We wanted to do a hitting follow up about another important essential when it comes to the best hitters. Like we’ve have said, what we like to do when it comes to figuring out the proper swing is watch the people that are the best at it. The two hitters that we am going to use as an example for this article are Miguel Cabrera and Buster Posey…they are dudes.

We have heard a lot of hitting people talk about the importance of loading into the heel of your back foot, in order to store the energy more into your hip. After messing around with it ourselves, and teaching it to some players that looked like they could benefit from it, we have turned into a big fan. Too many hitters load more into the ball of their foot, which ultimately creates more of a push move to the baseball. When hitters do this, we see many things: 1) hip drift, 2) a hitter that is reliant on one speed and doesn’t give himself the chance to have adjustability, 3) balance issues (inability to maintain a centered/balanced/strong position), 4) feet that are not grounded in a position to use the ground as leverage, 5) inconsistent posture. The comparison we use are starting blocks for track runners. These blocks put the runner in a position to explode off the ball of their foot…in hitting, we don’t want that. We simply want to put ourselves in a position where we land in a strong athletic hitting position (see our last hitting article) so we can be in a centered position to explode our back hip to the ball, with a tight turn to the baseball.

How we load/store energy into our back hip is essential in getting us into this strong athletic hitting position consistently. The main concept of this that we think is very important is being able to maintain the shape of our back leg from when in our batting stance, all the way to when our front heel plants after our stride and separation…likewise, also maintain a knee angle in front of our back foot during this process as well. The Pastime Athletics channel on YouTube is perfect for searching videos of Miguel Cabrera and Buster Posey. Take some time to watch some swings of Cabrera and Posey.

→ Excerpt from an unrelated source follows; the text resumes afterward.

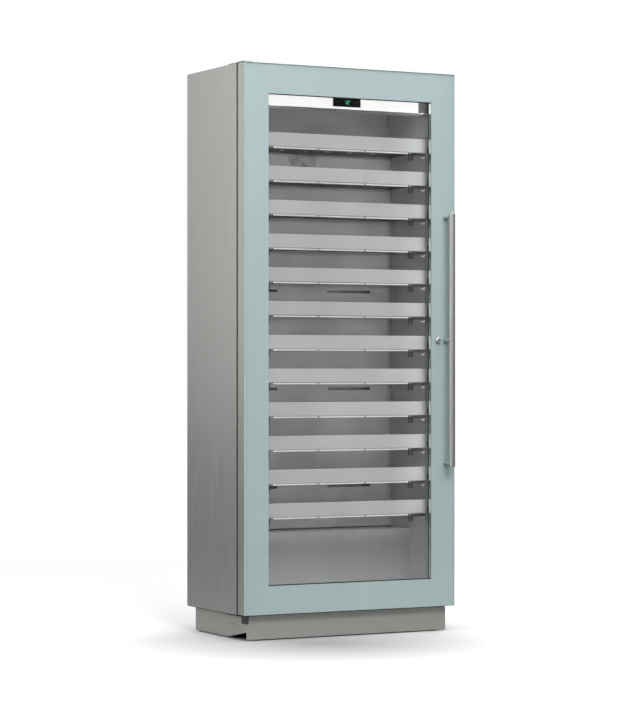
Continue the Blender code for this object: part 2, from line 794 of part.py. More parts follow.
def hinges():
    """Fixed brackets above and below the door, each with the pin that it turns on."""
    spot = (HINGE_X, HINGE_Y, 0.0)
    top = CASE_TOP + GAP
    upper = box("upper_hinge", (-0.448, -0.206, top), (-0.410, -0.080, top + 0.003), STEEL)
    soften(upper, 0.0005)
    join(upper, rod(HINGE_PIN, "Z", spot, top - 0.019, top + 0.0015, 12))
    high = CASE_BOTTOM - SHEET - GAP
    low = high - 0.003
    lower = box("lower_hinge", (-0.448, -0.206, low), (-0.4268, -0.060, high), BLACK_METAL)
    join(lower, box("tool", (-0.4290, -0.2040, 0.063), (-0.4268, -0.150, low + 0.001), BLACK_METAL))
    join(lower, rod(HINGE_PIN, "Z", spot, low + 0.001, high + 0.019, 12))


# ---------------------------------------------------------------- assembly
clear_scene()
case_panels()
inner_liner()
insulation_foam()
base_frame()
plinth()
for foot_name, foot_place in FEET.items():
    foot(foot_name, *foot_place)
shelves()
rail_ladder("left_rail_ladder", -1)
rail_ladder("right_rail_ladder", 1)
control_header()
air_duct_cover()
cooling_blocks()
machine_compartment()
door()
hinges()
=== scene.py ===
"""Looks for the wine cooler column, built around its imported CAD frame.

Metres, +Z up, the door faces -Y. Every place comes from the boxes of the CAD nodes.
"""

import json
from math import cos, pi, radians, sin

import bmesh
import bpy
from mathutils import Matrix, Vector

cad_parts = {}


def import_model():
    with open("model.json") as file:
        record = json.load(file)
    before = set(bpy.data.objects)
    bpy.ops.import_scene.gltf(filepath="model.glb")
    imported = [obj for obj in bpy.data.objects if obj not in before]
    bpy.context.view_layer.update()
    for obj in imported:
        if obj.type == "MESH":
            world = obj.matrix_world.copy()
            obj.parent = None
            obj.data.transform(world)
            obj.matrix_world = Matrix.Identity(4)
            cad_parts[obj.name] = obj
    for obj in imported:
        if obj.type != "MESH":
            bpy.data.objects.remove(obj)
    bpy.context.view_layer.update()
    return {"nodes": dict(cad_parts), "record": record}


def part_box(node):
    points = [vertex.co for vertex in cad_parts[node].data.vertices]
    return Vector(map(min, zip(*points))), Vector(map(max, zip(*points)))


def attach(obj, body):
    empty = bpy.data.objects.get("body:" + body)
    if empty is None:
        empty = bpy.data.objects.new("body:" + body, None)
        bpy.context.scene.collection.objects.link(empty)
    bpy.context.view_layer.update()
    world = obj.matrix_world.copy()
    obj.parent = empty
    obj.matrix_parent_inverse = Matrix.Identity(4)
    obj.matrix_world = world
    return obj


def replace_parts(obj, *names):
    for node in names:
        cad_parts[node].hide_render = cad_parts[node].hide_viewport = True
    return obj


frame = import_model()
SHELVES = [f"shelf_{number:02d}" for number in range(1, 13)]


# ---------------------------------------------------------------- shader building
def add(tree, kind, inputs=None, **settings):
    """Adds a node. Each input takes a plain value or another node's output."""
    node = tree.nodes.new(kind)
    for key, value in settings.items():
        setattr(node, key, value)
    for socket, value in (inputs or {}).items():
        if isinstance(value, bpy.types.NodeSocket):
            tree.links.new(value, node.inputs[socket])
        else:
            node.inputs[socket].default_value = value
    return node


def grain(tree, scale, stretch=(1.0, 1.0, 1.0), detail=3.0):
    """Noise in the object's own space, drawn out along an axis by a small stretch value."""
    place = add(tree, "ShaderNodeTexCoord").outputs["Object"]
    drawn = add(tree, "ShaderNodeMapping", {"Vector": place, "Scale": stretch})
    inputs = {"Vector": drawn.outputs[0], "Scale": scale, "Detail": detail}
    return add(tree, "ShaderNodeTexNoise", inputs).outputs["Fac"]


def cells(tree, scale, output="Color"):
    place = add(tree, "ShaderNodeTexCoord").outputs["Object"]
    node = add(tree, "ShaderNodeTexVoronoi", {"Vector": place, "Scale": scale})
    return node.outputs[output]


def shades(tree, factor, dark, light, low=0.35, high=0.65):
    """A colour that runs from dark to light as the factor goes from low to high."""
    node = add(tree, "ShaderNodeValToRGB", {"Fac": factor})
    first, last = node.color_ramp.elements
    first.position, last.position = low, high
    first.color, last.color = (*dark, 1.0), (*light, 1.0)
    return node.outputs["Color"]


def between(tree, factor, low, high):
    """A plain value that runs from low to high over the middle of the factor's range."""
    inputs = {"Value": factor, "From Min": 0.3, "From Max": 0.7, "To Min": low, "To Max": high}
    return add(tree, "ShaderNodeMapRange", inputs).outputs[0]


def average(tree, first, second):
    total = add(tree, "ShaderNodeMath", {0: first, 1: second}, operation="ADD").outputs[0]
    return add(tree, "ShaderNodeMath", {0: total, 1: 0.5}, operation="MULTIPLY").outputs[0]


def drawn_out(along, scale):
    """Noise scales that draw a pattern out along one axis."""
    return tuple(scale if axis == along else 1.0 for axis in "XYZ")


def relief(tree, height, distance):
    inputs = {"Height": height, "Distance": distance}
    return add(tree, "ShaderNodeBump", inputs).outputs["Normal"]


def material(name, **sockets):
    """A Principled material with its plain values set. Returns it with its tree and shader."""
    made = bpy.data.materials.new(name)
    made.use_nodes = True
    shader = made.node_tree.nodes["Principled BSDF"]
    for socket, value in sockets.items():
        shader.inputs[socket.replace("_", " ")].default_value = value
    return made, made.node_tree, shader


def feed(tree, shader, **links):
    for socket, output in links.items():
        tree.links.new(output, shader.inputs[socket.replace("_", " ")])


def scaled(colour, by):
    return tuple(min(channel * by, 1.0) for channel in colour)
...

When Cabrera and Posey start their load, they get into their back heel which helps them feel the energy stored into their back hip. This action helps them maintain the shape, and angle of their back knee. When they make their forward move and the front foot is down and into the ground, you then see the back knee form a further angle away from their back foot as their head stays in the middle of their body thanks to a strong front side, this is the start of the “ground, up” swing. How they load helps this process take place.

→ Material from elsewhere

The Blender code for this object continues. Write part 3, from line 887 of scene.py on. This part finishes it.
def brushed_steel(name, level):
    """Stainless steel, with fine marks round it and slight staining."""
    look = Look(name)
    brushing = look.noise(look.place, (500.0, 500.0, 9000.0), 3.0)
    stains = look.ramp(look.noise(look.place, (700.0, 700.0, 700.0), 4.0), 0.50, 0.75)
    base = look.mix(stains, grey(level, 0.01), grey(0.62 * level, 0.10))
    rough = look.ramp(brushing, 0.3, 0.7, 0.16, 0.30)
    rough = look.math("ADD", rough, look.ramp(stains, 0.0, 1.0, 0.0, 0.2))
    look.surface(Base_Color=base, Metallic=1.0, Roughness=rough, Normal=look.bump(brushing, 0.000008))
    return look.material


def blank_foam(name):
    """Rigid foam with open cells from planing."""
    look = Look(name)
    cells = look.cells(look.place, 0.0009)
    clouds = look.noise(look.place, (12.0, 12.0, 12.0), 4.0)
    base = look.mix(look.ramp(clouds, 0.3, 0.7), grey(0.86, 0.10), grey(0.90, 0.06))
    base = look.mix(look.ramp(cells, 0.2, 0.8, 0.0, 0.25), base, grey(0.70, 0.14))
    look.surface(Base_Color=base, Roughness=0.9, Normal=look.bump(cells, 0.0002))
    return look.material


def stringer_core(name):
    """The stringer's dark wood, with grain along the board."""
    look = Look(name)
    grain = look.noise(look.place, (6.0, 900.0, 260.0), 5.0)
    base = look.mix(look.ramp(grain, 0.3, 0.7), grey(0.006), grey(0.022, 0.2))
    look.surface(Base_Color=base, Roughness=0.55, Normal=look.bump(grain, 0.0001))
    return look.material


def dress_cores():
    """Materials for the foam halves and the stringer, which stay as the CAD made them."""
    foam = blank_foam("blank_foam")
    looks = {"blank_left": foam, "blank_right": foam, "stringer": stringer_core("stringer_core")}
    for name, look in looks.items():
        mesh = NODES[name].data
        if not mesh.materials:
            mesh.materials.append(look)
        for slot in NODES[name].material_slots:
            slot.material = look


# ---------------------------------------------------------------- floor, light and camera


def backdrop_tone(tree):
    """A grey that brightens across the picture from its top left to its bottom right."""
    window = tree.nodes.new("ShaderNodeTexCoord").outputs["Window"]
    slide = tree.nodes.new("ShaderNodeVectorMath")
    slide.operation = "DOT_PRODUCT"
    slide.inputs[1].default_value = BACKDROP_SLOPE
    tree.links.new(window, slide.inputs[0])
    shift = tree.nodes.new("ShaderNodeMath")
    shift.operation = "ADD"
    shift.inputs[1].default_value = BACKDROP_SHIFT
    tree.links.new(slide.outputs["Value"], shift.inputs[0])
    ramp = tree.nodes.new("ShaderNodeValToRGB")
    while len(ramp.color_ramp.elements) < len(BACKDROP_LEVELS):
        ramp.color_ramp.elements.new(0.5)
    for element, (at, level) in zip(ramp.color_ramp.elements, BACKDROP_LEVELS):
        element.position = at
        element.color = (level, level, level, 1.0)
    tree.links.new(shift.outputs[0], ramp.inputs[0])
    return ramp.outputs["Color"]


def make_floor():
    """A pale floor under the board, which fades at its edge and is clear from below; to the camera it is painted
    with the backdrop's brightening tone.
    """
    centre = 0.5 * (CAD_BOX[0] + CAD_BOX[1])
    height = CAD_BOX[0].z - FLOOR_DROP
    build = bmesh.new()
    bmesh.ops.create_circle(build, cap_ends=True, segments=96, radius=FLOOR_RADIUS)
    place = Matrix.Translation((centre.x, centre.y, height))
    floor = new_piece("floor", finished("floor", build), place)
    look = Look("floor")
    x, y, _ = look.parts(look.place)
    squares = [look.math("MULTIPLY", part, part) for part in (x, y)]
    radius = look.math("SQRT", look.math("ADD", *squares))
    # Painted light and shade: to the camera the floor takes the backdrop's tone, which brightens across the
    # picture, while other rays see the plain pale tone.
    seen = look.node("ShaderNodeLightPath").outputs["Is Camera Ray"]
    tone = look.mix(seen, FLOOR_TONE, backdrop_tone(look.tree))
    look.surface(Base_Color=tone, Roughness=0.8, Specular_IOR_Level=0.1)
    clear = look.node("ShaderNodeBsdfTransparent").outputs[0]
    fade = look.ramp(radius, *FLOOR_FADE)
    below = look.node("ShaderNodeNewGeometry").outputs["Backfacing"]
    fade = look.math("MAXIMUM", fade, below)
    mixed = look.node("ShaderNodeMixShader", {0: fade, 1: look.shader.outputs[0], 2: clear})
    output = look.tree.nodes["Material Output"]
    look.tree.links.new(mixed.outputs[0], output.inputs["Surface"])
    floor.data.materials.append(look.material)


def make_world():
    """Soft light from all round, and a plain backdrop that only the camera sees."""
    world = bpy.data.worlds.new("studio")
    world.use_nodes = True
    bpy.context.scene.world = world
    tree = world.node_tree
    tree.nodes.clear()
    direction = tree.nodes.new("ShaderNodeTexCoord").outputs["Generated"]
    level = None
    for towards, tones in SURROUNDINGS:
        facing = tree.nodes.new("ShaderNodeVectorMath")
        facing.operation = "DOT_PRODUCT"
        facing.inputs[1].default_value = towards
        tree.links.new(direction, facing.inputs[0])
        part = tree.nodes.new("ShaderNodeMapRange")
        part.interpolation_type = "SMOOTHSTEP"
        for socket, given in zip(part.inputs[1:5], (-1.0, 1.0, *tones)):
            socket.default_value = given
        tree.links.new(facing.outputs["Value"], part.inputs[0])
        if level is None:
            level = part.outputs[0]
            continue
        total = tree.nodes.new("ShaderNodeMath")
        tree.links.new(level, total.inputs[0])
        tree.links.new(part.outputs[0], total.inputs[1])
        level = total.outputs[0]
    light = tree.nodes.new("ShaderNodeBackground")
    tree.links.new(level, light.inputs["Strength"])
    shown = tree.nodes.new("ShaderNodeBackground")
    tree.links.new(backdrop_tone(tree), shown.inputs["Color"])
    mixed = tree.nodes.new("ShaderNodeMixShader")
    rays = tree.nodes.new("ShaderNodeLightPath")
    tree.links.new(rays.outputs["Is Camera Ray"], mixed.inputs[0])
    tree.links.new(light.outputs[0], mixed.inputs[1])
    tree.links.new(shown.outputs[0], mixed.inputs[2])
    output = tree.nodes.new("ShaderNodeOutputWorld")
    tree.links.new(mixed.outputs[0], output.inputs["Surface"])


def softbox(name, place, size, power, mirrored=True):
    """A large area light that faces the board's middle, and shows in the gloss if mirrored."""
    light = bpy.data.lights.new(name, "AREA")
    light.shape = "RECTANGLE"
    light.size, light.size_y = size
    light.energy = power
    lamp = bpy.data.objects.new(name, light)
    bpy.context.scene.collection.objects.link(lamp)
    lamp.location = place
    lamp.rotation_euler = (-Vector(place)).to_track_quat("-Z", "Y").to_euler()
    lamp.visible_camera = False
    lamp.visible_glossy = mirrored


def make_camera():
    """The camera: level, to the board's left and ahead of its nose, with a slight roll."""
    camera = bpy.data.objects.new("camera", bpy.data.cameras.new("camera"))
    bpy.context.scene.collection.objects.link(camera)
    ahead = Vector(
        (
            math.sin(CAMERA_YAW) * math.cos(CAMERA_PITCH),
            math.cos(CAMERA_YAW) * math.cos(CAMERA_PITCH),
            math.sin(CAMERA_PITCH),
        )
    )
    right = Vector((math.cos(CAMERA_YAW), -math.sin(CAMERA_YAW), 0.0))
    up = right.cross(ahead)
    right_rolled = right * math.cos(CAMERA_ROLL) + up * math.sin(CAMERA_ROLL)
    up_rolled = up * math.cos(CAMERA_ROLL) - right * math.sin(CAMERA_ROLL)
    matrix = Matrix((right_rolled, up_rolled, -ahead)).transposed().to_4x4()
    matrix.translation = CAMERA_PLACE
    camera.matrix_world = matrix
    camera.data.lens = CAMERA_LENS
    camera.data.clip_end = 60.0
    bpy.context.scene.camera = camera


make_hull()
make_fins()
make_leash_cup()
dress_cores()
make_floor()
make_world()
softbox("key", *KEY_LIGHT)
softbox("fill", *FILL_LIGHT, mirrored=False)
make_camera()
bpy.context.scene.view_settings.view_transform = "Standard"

There are several things that “loading into the back heel to maintain back knee shape and angle,” helps create: 1) a strong/balanced hitter, 2) a hitter who is better able to control their forward move, 3) a hitter that can land in a consistent hitting spot at front heel plant, 4) a hitter that can maintain posture, 5) a hitter that can create a ground up/directional/explosive swing. These hitters have a backside that works.

Many young hitters are sway loaders, where their hips sway back as they attempt to store energy (the back knee gets over or behind the back foot), and then they sway forward to get their front foot down. This makes it really tough to be consistent.

In conclusion, the best hitters consistently get in a good spot to hit. How they load their energy directly impacts their ability to be in a good spot to hit. Loading into the back heel, so we can maintain bend in the back knee, and our knee to foot angle, seems to be an essential aspect for some of the best hitters in the world.